Task prompt
State how many lines of the entries include the string "this", please, leaving out everything but the number.

Start of Supplied data

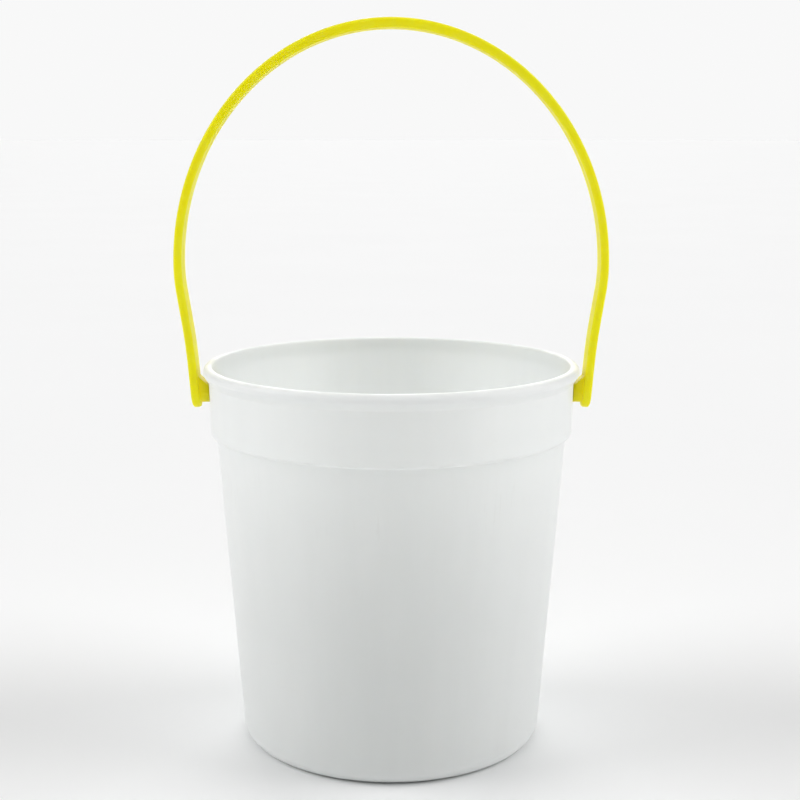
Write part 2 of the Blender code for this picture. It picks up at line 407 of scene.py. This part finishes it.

End of Supplied data
Start of Supplied data

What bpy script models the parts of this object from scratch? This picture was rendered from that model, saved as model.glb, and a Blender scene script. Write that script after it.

End of Supplied data
Start of Supplied data

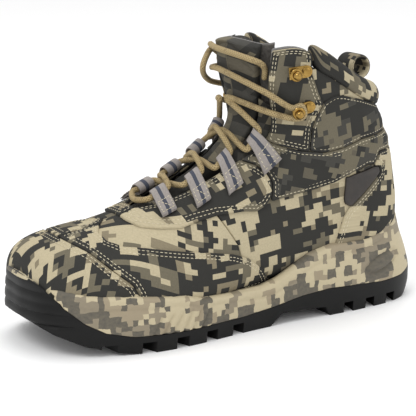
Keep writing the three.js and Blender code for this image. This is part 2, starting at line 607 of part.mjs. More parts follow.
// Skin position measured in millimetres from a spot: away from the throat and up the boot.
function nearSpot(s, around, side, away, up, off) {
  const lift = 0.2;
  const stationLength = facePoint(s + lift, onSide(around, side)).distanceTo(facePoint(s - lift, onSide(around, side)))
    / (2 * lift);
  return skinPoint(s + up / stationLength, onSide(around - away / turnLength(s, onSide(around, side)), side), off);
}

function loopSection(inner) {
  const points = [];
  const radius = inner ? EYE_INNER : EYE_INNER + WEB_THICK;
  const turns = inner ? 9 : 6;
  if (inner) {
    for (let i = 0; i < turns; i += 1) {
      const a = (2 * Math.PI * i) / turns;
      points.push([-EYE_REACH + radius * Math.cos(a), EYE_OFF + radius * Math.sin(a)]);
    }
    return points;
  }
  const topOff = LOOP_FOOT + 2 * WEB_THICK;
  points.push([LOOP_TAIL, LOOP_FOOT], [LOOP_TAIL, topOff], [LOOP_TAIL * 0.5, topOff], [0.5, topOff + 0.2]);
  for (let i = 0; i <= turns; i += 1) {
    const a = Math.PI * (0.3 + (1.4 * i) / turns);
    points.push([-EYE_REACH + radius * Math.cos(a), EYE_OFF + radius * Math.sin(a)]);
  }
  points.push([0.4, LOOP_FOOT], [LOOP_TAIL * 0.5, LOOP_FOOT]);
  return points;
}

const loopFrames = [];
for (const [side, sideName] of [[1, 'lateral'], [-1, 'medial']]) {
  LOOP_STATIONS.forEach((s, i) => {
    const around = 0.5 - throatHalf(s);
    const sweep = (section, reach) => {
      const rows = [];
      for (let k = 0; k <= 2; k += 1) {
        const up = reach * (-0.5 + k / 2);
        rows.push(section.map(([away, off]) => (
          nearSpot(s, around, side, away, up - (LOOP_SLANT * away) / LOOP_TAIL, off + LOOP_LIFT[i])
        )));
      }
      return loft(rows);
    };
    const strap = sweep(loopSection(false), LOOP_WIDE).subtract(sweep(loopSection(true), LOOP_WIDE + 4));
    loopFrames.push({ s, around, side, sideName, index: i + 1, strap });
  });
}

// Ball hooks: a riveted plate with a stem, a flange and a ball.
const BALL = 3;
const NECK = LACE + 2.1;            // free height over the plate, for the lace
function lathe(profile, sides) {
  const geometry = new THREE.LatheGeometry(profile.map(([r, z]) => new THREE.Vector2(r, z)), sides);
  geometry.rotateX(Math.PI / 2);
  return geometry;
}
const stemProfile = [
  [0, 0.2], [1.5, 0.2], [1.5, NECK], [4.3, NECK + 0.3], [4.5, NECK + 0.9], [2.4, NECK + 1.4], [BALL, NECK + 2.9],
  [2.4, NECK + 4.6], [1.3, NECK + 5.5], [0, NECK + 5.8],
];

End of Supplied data

Task output
3